No faltan quienes sostienen que el clima de nacionalismo económico generado en esa década alimentó los extremos ideológicos en Europa y terminó reforzando posturas como la de Adolf Hitler. Lo que abrió la puerta al ascenso del fascismo y, con él, a la Segunda Guerra Mundial.

No es casual que Trump insista en esta vía: el proteccionismo tiene raíces profundas en la tradición política estadounidense, especialmente en sectores conservadores. Lo que cambia ahora es el contexto: intentar replicar aquella lógica en una economía híper globalizada, con cadenas de valor transnacionales y producción descentralizada. 

La legislación elevó drásticamente los aranceles a más de 20 mil productos importados, desatando una ola de reacciones globales (Efe)

La pregunta es ¿a quiénes perjudican estos aranceles? Trump promete beneficios para la industria y los trabajadores estadounidenses, pero la experiencia reciente sugiere lo contrario. Son los consumidores norteamericanos los que pagarán precios más altos. Las empresas -dependientes de insumos extranjeros- verán aumentar sus costos. Y los países afectados ya preparan represalias. 

La economía estadounidense, a pesar de su tamaño, no es autosuficiente. Importa insumos para producir alimentos que los norteamericanos no cultivan en escala y también bienes de consumo que sus propios fabricantes han dejado de producir hace décadas. Imponer un arancel generalizado no hará más que encarecer todos estos productos. 

Retratos y gorras del presidente de Estados Unidos, Donald Trump, en la Bolsa de Valores de Nueva York, EE. UU., el 4 de abril de 2025 (Efe)

Lo más llamativo es que este giro proteccionista se plantea como una solución a múltiples problemas -déficit comercial, pérdida de empleos, caída de la industria- pero sin asumir los costos asociados.
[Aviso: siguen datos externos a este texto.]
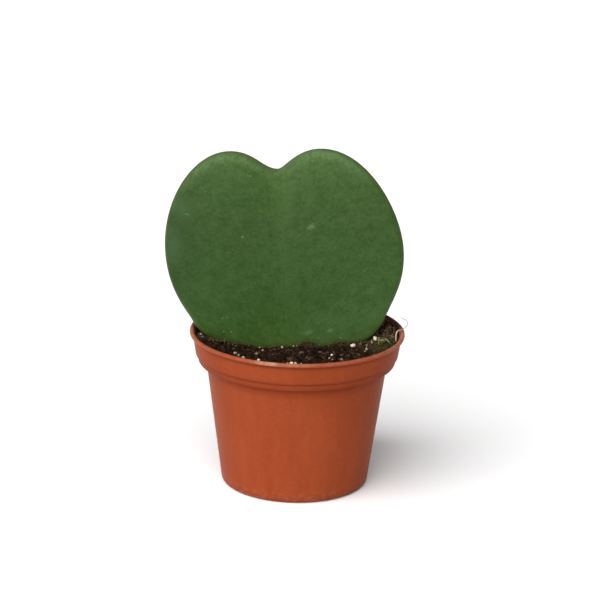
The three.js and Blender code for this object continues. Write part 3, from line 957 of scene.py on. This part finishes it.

Como señala el economista y ex asesor del FMI Gian Maria Milesi-Ferretti: “El déficit comercial refleja que Estados Unidos consume e invierte más de lo que produce”. Y eso no se corrige con aranceles, sino con decisiones estructurales más complejas y políticamente costosas.

Si bien la nueva ofensiva tarifaria es la puesta en marcha de una política económica, también es la proyección de un gesto político. El presidente Trump emite un mensaje dirigido a su base electoral que le reclama certezas en un mundo incierto. Le habla fuertemente a ese votante desencantado que sueña con una América industrial que ya no existe.

La reacción internacional, por ahora, es prudente pero inquieta. Desde Bruselas se evalúan medidas espejo. En tanto China, anunció la imposición de un arancel recíproco del 34 por ciento a todas las mercancías importadas procedentes de Estados Unidos y desató una segunda jornada de pérdidas en Wall Street y en las bolsas europeas y asiáticas. Mientras, Canadá y México dificultosamente intentan sostener el diálogo. 

Sheinbaum resalta que México quedó "mejor" que otros países en los aranceles de Trump (Efe).

En los organismos multilaterales, la alarma ya está encendida: la imposición de aranceles a escala global no solo entorpece el comercio, sino que debilita la confianza en el sistema internacional. Trump apuesta por una América cerrada sobre sí misma, fuerte, autosuficiente. Pero en la práctica, esa visión desconoce que el sistema actual es profundamente interdependiente, y que las barreras no protegen, aíslan.

Además, pensar que se puede imponer un arancel a todos los países del planeta sin recibir consecuencias es, en el mejor de los casos, ingenuo. En el peor, profundamente irresponsable.

Mientras Trump impulsa su cruzada proteccionista con un entusiasmo anacrónico y retro, el resto de países del mundo asiste perplejo a un intento de imponer lógicas del siglo XX en una economía que ya mutó de siglo, de forma y de centro.